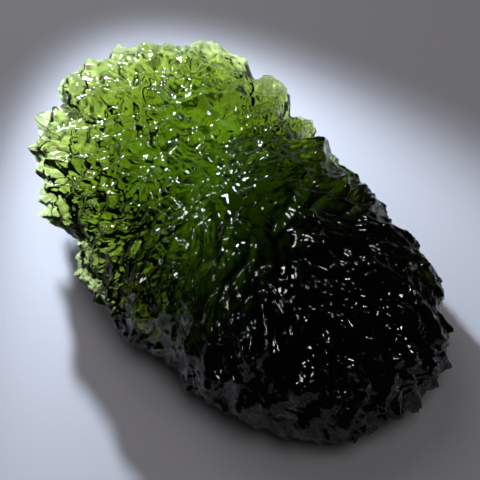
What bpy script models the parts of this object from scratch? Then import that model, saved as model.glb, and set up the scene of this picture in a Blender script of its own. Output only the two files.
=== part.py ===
"""Moldavite: one lens-shaped piece of natural glass, carved all over into pits with sharp crests.

The long side of the stone lies along X, the thin side along Z.
It rests on a small flat spot under its middle, and that spot is the plane Z = 0.
"""

import math

import bmesh
import bpy
import numpy as np
from mathutils import Vector, noise
from mathutils.kdtree import KDTree

MM = 0.001

# Overall form, in millimetres. The rim is the widest line around the stone.
# The end towards +X is blunt and thick, the other end thins to a sharp rim: where a value
# differs, the thin end's comes first and the two pass into each other around the middle.
HALF_LENGTH = 22.5
HALF_WIDTH = 13.6
SQUARENESS = 2.3
DOME_ABOVE_RIM = 6.7
BOWL_BELOW_RIM = 5.2
END_BLEND_LENGTH = 6.0
DOME_POWERS = (1.55, 0.85)
BOWL_POWERS = (2.9, 0.9)
DOME_SHARES = (0.76, 1.24)
RIM_SHIFTS = (0.5, -1.1)

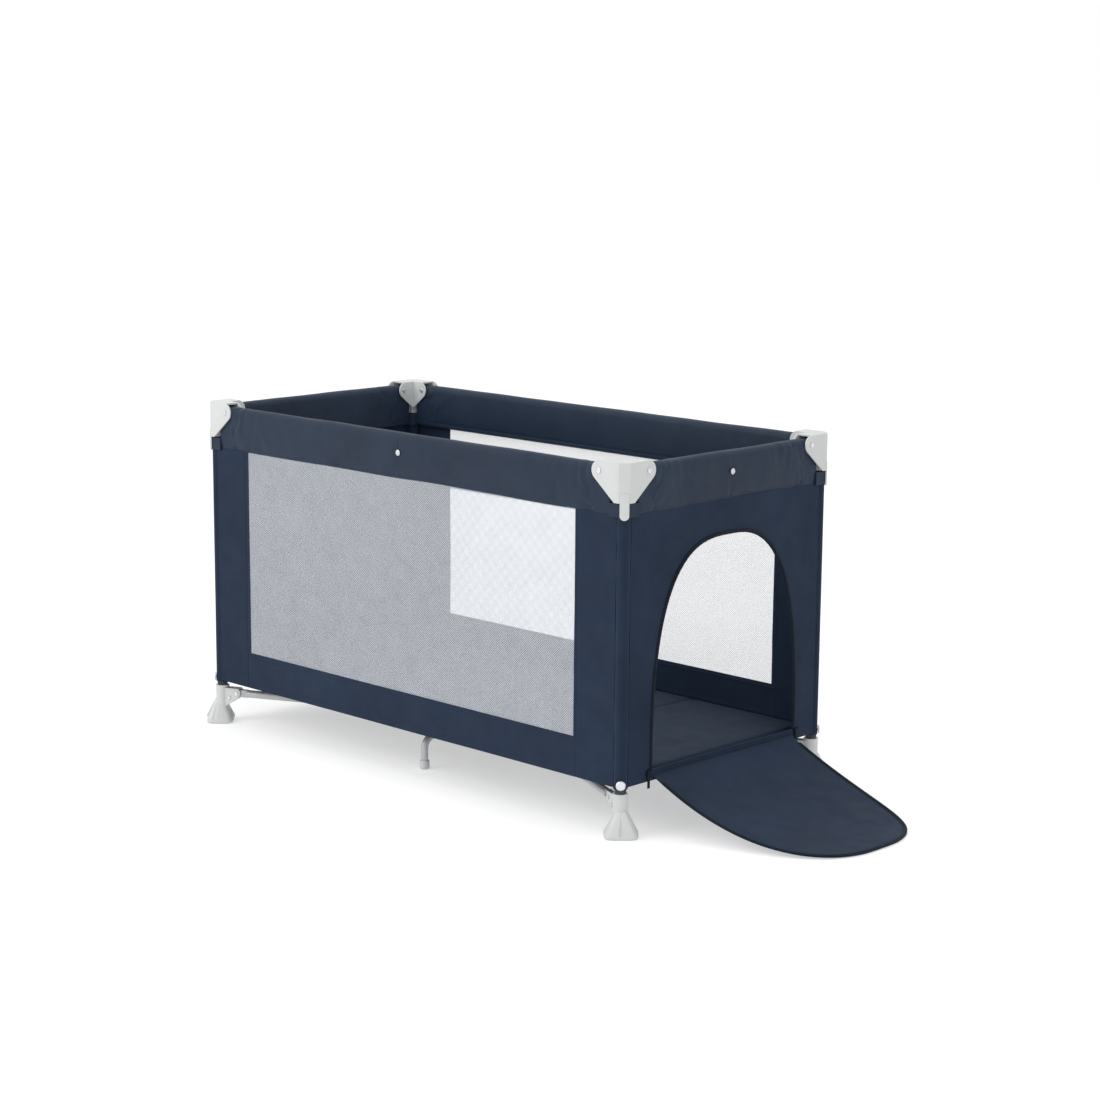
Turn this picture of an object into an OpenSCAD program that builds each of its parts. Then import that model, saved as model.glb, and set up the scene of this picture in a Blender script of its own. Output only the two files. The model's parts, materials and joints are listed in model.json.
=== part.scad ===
// Folding playpen with a roll-down side door.
// X runs along the long side, the front long wall is at -Y and the door is at +X.
// The origin is on the floor, under the middle of the pen.

/* [Overall] */
// Distance between the post axes along the long side
post_span_x = 1272; // [1000:1:1600]
// Distance between the post axes along the short side
post_span_y = 614; // [500:1:800]
// Height of the corner castings above the floor
top_h = 760; // [620:1:940]

/* [Frame tubes] */
// Outer diameter of a corner post
post_d = 24; // [20:0.5:30]
// Outer diameter of a top rail
rail_d = 20; // [16:0.5:24]
// Outer diameter of a lower arm
arm_d = 18; // [14:0.5:22]
// Outer diameter of a middle leg
leg_d = 16; // [12:0.5:20]
// Wall thickness of every tube
tube_wall = 1.5; // [1:0.1:2.5]
// Depth of the rail axis below the top of the castings
rail_drop = 20; // [17:0.5:30]
// Height of the arm axis above the floor
arm_z = 71; // [62:1:90]
// Distance of the middle legs' feet from the long centre line
leg_reach = 250; // [200:1:280]
// Bend radius of a middle leg
leg_bend = 26; // [20:1:32]

/* [Joints] */
// Distance from a post axis to each rail pivot
rail_pivot = 50; // [44:1:60]
// Distance from a post axis to the arm pivot on its foot
foot_pivot = 40; // [36:1:46]
// Half the distance between the two pivots of a short lock
short_lock_half = 16; // [14:0.5:20]
// Diameter of the rail pivot pins
rail_pin_d = 8; // [6:0.5:9]
// Diameter of the arm and leg pivot pins
arm_pin_d = 6; // [5:0.5:8]
// Radial play of a turning pin
pin_play = 0.05; // [0.03:0.01:0.1]
// Radial play at the pivot that closes each linkage
loop_play = 0.25; // [0.2:0.05:0.5]
// Side play of an eye between its cheeks
side_play = 0.5; // [0.3:0.1:1]
// Distance of the middle leg pivots from the long centre line
leg_pivot = 70; // [62:1:84]
// Width of the eye on an arm or leg
eye_w = 12; // [10:0.5:14]
// Width of the eye on a top rail
rail_eye_w = 14; // [12:0.5:15]

/* [Corner castings] */
// Reach of a casting flange from the post axis
flange_reach = 70; // [66:1:100]
// Height of the pointed flange
flange_h = 80; // [64:1:100]
// Radius of the flange's round end
flange_r = 20; // [18:1:24]
// Thickness of a flange plate
plate_t = 3; // [2:0.5:4]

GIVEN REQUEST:
Write all of the records out again exactly.

OUTPUT BELOW:
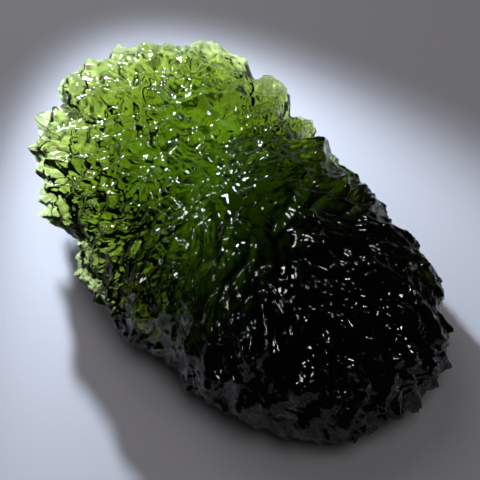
What bpy script models the parts of this object from scratch? Then import that model, saved as model.glb, and set up the scene of this picture in a Blender script of its own. Output only the two files.
=== part.py ===
"""Moldavite: one lens-shaped piece of natural glass, carved all over into pits with sharp crests.

The long side of the stone lies along X, the thin side along Z.
It rests on a small flat spot under its middle, and that spot is the plane Z = 0.
"""

import math

import bmesh
import bpy
import numpy as np
from mathutils import Vector, noise
from mathutils.kdtree import KDTree

MM = 0.001

# Overall form, in millimetres. The rim is the widest line around the stone.
# The end towards +X is blunt and thick, the other end thins to a sharp rim: where a value
# differs, the thin end's comes first and the two pass into each other around the middle.
HALF_LENGTH = 22.5
HALF_WIDTH = 13.6
SQUARENESS = 2.3
DOME_ABOVE_RIM = 6.7
BOWL_BELOW_RIM = 5.2
END_BLEND_LENGTH = 6.0
DOME_POWERS = (1.55, 0.85)
BOWL_POWERS = (2.9, 0.9)
DOME_SHARES = (0.76, 1.24)
RIM_SHIFTS = (0.5, -1.1)

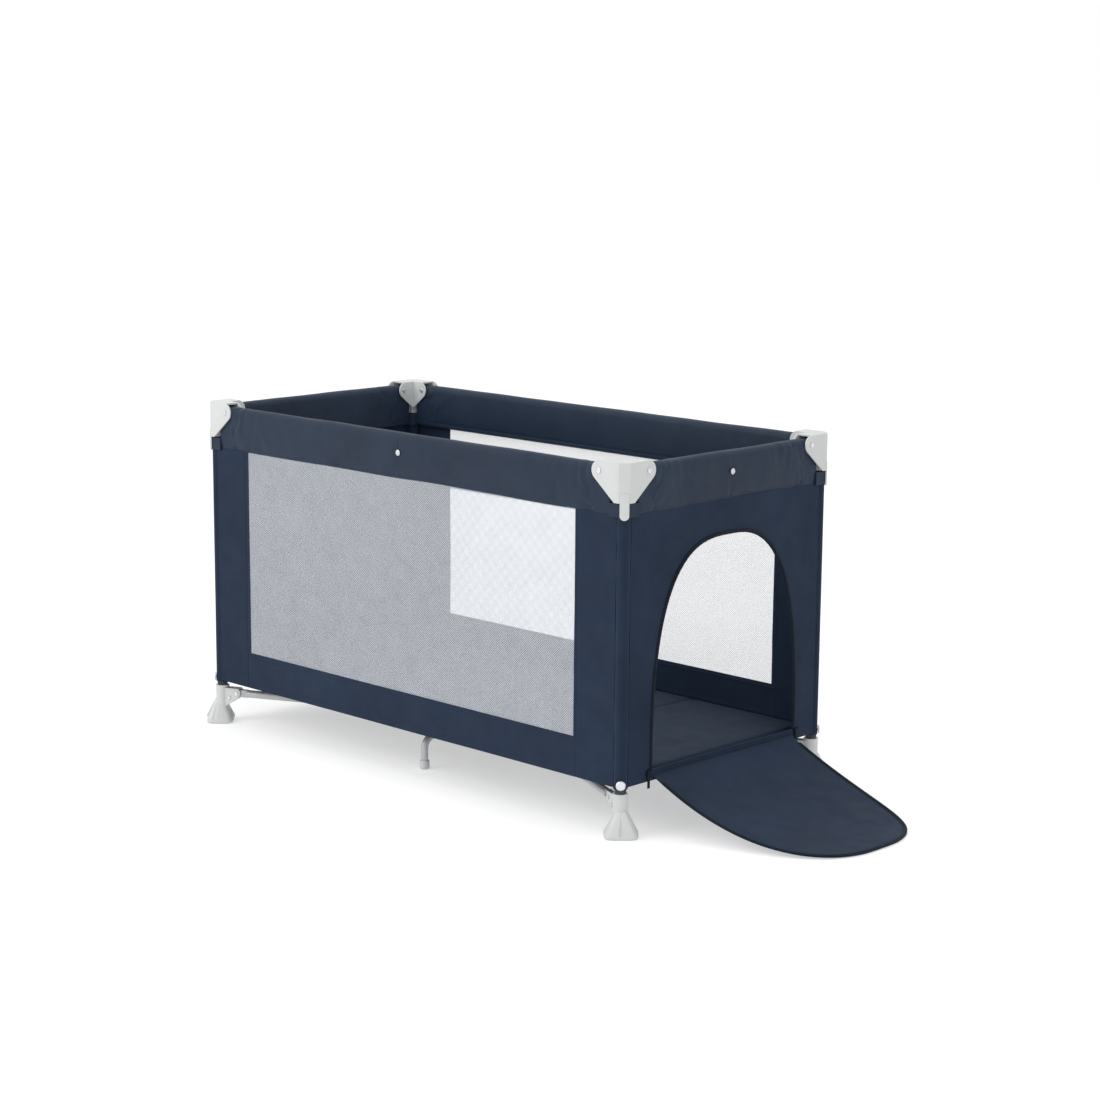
Turn this picture of an object into an OpenSCAD program that builds each of its parts. Then import that model, saved as model.glb, and set up the scene of this picture in a Blender script of its own. Output only the two files. The model's parts, materials and joints are listed in model.json.
=== part.scad ===
// Folding playpen with a roll-down side door.
// X runs along the long side, the front long wall is at -Y and the door is at +X.
// The origin is on the floor, under the middle of the pen.

/* [Overall] */
// Distance between the post axes along the long side
post_span_x = 1272; // [1000:1:1600]
// Distance between the post axes along the short side
post_span_y = 614; // [500:1:800]
// Height of the corner castings above the floor
top_h = 760; // [620:1:940]

/* [Frame tubes] */
// Outer diameter of a corner post
post_d = 24; // [20:0.5:30]
// Outer diameter of a top rail
rail_d = 20; // [16:0.5:24]
// Outer diameter of a lower arm
arm_d = 18; // [14:0.5:22]
// Outer diameter of a middle leg
leg_d = 16; // [12:0.5:20]
// Wall thickness of every tube
tube_wall = 1.5; // [1:0.1:2.5]
// Depth of the rail axis below the top of the castings
rail_drop = 20; // [17:0.5:30]
// Height of the arm axis above the floor
arm_z = 71; // [62:1:90]
// Distance of the middle legs' feet from the long centre line
leg_reach = 250; // [200:1:280]
// Bend radius of a middle leg
leg_bend = 26; // [20:1:32]

/* [Joints] */
// Distance from a post axis to each rail pivot
rail_pivot = 50; // [44:1:60]
// Distance from a post axis to the arm pivot on its foot
foot_pivot = 40; // [36:1:46]
// Half the distance between the two pivots of a short lock
short_lock_half = 16; // [14:0.5:20]
// Diameter of the rail pivot pins
rail_pin_d = 8; // [6:0.5:9]
// Diameter of the arm and leg pivot pins
arm_pin_d = 6; // [5:0.5:8]
// Radial play of a turning pin
pin_play = 0.05; // [0.03:0.01:0.1]
// Radial play at the pivot that closes each linkage
loop_play = 0.25; // [0.2:0.05:0.5]
// Side play of an eye between its cheeks
side_play = 0.5; // [0.3:0.1:1]
// Distance of the middle leg pivots from the long centre line
leg_pivot = 70; // [62:1:84]
// Width of the eye on an arm or leg
eye_w = 12; // [10:0.5:14]
// Width of the eye on a top rail
rail_eye_w = 14; // [12:0.5:15]

/* [Corner castings] */
// Reach of a casting flange from the post axis
flange_reach = 70; // [66:1:100]
// Height of the pointed flange
flange_h = 80; // [64:1:100]
// Radius of the flange's round end
flange_r = 20; // [18:1:24]
// Thickness of a flange plate
plate_t = 3; // [2:0.5:4]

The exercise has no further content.